One thing we notice from these photographs is that poor people generally have a lot less stuff than rich people. They have smaller houses, eat less, buy less, travel less, and have a lesser environmental impact (although are often in the front line of environmental disasters).
Yes, we want to end poverty – which, by implication, means we want poor people to have access to more food, more comfort, more of the good things in life. And here we run, yet again, into the inescapable logic of the IPAT equation:
Impact = Population x Affluence x Technology.
If the Affluence of developing countries is going to increase, and it’s unlikely that Technology can improve efficiency enough to counterbalance it, then if we want to hold Impact constant (or better still, reduce it) either we need to reduce Population, and/or we need to distribute Affluence more effectively in order to deliver the greatest good to the greatest number.
Oh wow, if capitalism was a controversial issue, now I’m really going in deep with population and wealth redistribution… Ah well, in for a penny, in for a pound. Let’s have this conversation! (to be continued)
P.S. I can’t not mention this. The other morning I was listening to BBC Radio 4, and after all the usual headlines about Brexit, Boris, etc. etc., the final headline was that insects are in catastrophic decline and could all but disappear by the end of the century, leading to the collapse of nature, which would be shortly followed by the extinction of humanity.
Really?? The possible extinction of humanity within a century – the last headline??!
Or maybe I’ve just got my priorities all wrong. Clearly the imminent fiasco that is Brexit, or Boris Johnson’s latest utterances, are a lot more important than human extinction.

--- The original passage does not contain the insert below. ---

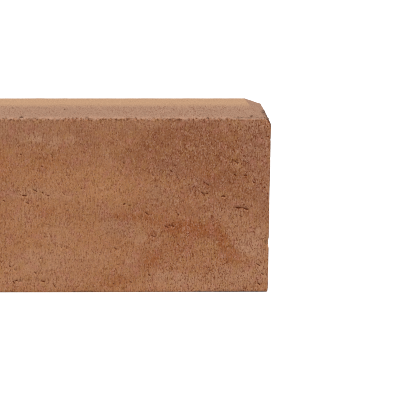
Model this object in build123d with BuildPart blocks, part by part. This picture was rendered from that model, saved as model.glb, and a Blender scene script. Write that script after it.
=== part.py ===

P.P.S. I’d be interested to hear your views on David Malpass, Trump’s nominee to head up the World Bank. I found his article in the FT, What I would do as the Next President of the World Bank, rather colonialist and patronising towards poorer countries, while also perpetuating the myth of the possibility of infinite growth on a finite planet. Oh, and until now I hadn’t realised that the president of the World Bank is ALWAYS an American, and in the couple of cases where the nominee is not, they are naturalised as US citizens first.
Might it not make more sense to have the bank headed up by someone who really, deeply understands the problems they are trying to alleviate? Maybe just occasionally?